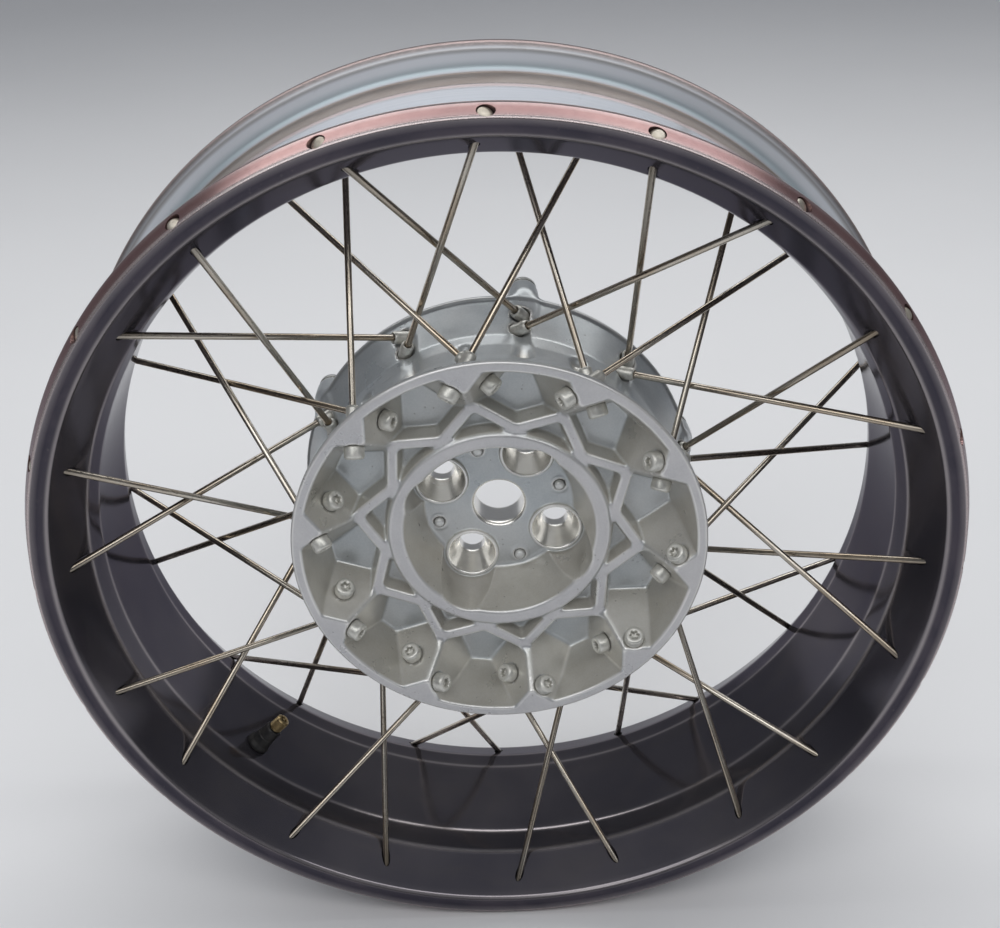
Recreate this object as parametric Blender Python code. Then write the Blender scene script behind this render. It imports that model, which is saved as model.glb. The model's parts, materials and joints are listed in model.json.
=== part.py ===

--

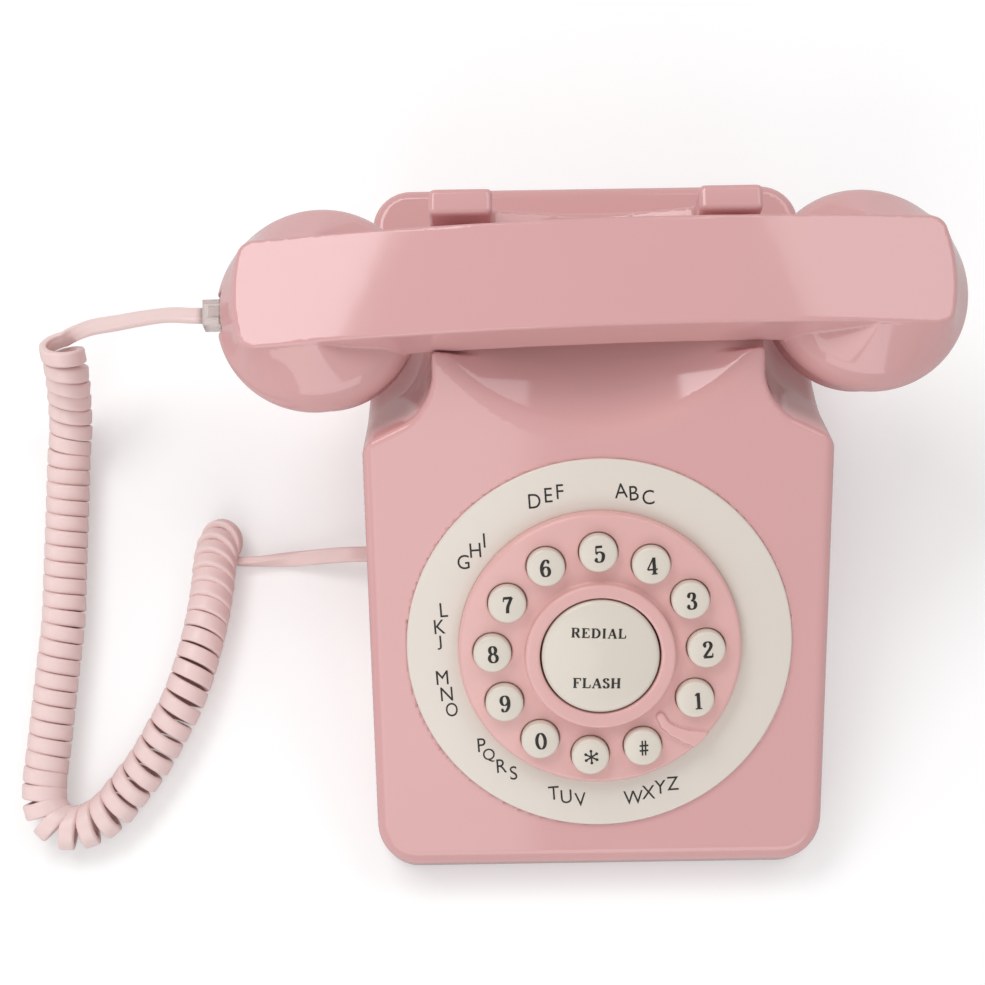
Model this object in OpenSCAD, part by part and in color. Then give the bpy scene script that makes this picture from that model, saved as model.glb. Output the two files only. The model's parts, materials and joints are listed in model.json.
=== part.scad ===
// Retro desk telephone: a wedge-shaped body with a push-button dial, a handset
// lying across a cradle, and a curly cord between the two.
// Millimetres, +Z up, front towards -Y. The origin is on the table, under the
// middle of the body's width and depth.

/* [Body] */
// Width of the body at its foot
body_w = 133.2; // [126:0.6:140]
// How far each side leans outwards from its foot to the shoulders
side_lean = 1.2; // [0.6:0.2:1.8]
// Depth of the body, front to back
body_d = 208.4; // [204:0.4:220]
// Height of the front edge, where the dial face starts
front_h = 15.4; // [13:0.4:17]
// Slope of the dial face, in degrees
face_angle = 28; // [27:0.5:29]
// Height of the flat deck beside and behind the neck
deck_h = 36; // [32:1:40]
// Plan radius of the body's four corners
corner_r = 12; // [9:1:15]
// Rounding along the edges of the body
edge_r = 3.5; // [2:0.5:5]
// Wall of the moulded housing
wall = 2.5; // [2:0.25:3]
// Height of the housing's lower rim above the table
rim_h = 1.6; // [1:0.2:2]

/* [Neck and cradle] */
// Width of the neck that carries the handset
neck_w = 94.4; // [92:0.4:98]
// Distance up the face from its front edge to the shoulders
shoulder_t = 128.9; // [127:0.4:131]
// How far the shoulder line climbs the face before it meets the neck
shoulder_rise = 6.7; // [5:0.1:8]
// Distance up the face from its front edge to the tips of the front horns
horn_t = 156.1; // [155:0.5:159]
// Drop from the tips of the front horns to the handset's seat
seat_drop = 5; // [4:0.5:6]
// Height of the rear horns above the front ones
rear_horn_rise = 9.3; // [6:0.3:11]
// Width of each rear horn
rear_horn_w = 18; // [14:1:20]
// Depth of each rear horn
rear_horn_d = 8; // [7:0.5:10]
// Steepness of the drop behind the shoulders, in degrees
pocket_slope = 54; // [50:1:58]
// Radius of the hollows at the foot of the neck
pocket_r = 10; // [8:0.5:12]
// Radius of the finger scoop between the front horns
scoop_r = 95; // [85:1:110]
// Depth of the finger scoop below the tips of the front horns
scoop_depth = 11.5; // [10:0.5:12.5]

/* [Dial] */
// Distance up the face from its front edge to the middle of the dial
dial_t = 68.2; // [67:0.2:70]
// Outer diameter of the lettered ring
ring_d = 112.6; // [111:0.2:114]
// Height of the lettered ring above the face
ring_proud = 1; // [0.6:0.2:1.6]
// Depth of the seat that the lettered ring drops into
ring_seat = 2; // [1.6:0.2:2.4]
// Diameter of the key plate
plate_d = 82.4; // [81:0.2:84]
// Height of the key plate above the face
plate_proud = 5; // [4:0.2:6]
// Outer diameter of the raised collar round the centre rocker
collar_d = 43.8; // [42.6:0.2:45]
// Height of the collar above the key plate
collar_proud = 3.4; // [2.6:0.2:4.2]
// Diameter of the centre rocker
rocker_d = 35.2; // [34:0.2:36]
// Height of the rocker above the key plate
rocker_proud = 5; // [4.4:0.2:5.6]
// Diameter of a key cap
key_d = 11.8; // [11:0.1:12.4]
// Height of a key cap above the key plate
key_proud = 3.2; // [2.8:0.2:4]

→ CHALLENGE
Within the listing above, locate the line containing "Model this object" and the line containing "scoop_depth = 11.5; // [10:0.5:12.5]". Reproduce those two lines and all lines between them exactly, with nothing added.

→ FULL OUTPUT
Model this object in OpenSCAD, part by part and in color. Then give the bpy scene script that makes this picture from that model, saved as model.glb. Output the two files only. The model's parts, materials and joints are listed in model.json.
=== part.scad ===
// Retro desk telephone: a wedge-shaped body with a push-button dial, a handset
// lying across a cradle, and a curly cord between the two.
// Millimetres, +Z up, front towards -Y. The origin is on the table, under the
// middle of the body's width and depth.

/* [Body] */
// Width of the body at its foot
body_w = 133.2; // [126:0.6:140]
// How far each side leans outwards from its foot to the shoulders
side_lean = 1.2; // [0.6:0.2:1.8]
// Depth of the body, front to back
body_d = 208.4; // [204:0.4:220]
// Height of the front edge, where the dial face starts
front_h = 15.4; // [13:0.4:17]
// Slope of the dial face, in degrees
face_angle = 28; // [27:0.5:29]
// Height of the flat deck beside and behind the neck
deck_h = 36; // [32:1:40]
// Plan radius of the body's four corners
corner_r = 12; // [9:1:15]
// Rounding along the edges of the body
edge_r = 3.5; // [2:0.5:5]
// Wall of the moulded housing
wall = 2.5; // [2:0.25:3]
// Height of the housing's lower rim above the table
rim_h = 1.6; // [1:0.2:2]

/* [Neck and cradle] */
// Width of the neck that carries the handset
neck_w = 94.4; // [92:0.4:98]
// Distance up the face from its front edge to the shoulders
shoulder_t = 128.9; // [127:0.4:131]
// How far the shoulder line climbs the face before it meets the neck
shoulder_rise = 6.7; // [5:0.1:8]
// Distance up the face from its front edge to the tips of the front horns
horn_t = 156.1; // [155:0.5:159]
// Drop from the tips of the front horns to the handset's seat
seat_drop = 5; // [4:0.5:6]
// Height of the rear horns above the front ones
rear_horn_rise = 9.3; // [6:0.3:11]
// Width of each rear horn
rear_horn_w = 18; // [14:1:20]
// Depth of each rear horn
rear_horn_d = 8; // [7:0.5:10]
// Steepness of the drop behind the shoulders, in degrees
pocket_slope = 54; // [50:1:58]
// Radius of the hollows at the foot of the neck
pocket_r = 10; // [8:0.5:12]
// Radius of the finger scoop between the front horns
scoop_r = 95; // [85:1:110]
// Depth of the finger scoop below the tips of the front horns
scoop_depth = 11.5; // [10:0.5:12.5]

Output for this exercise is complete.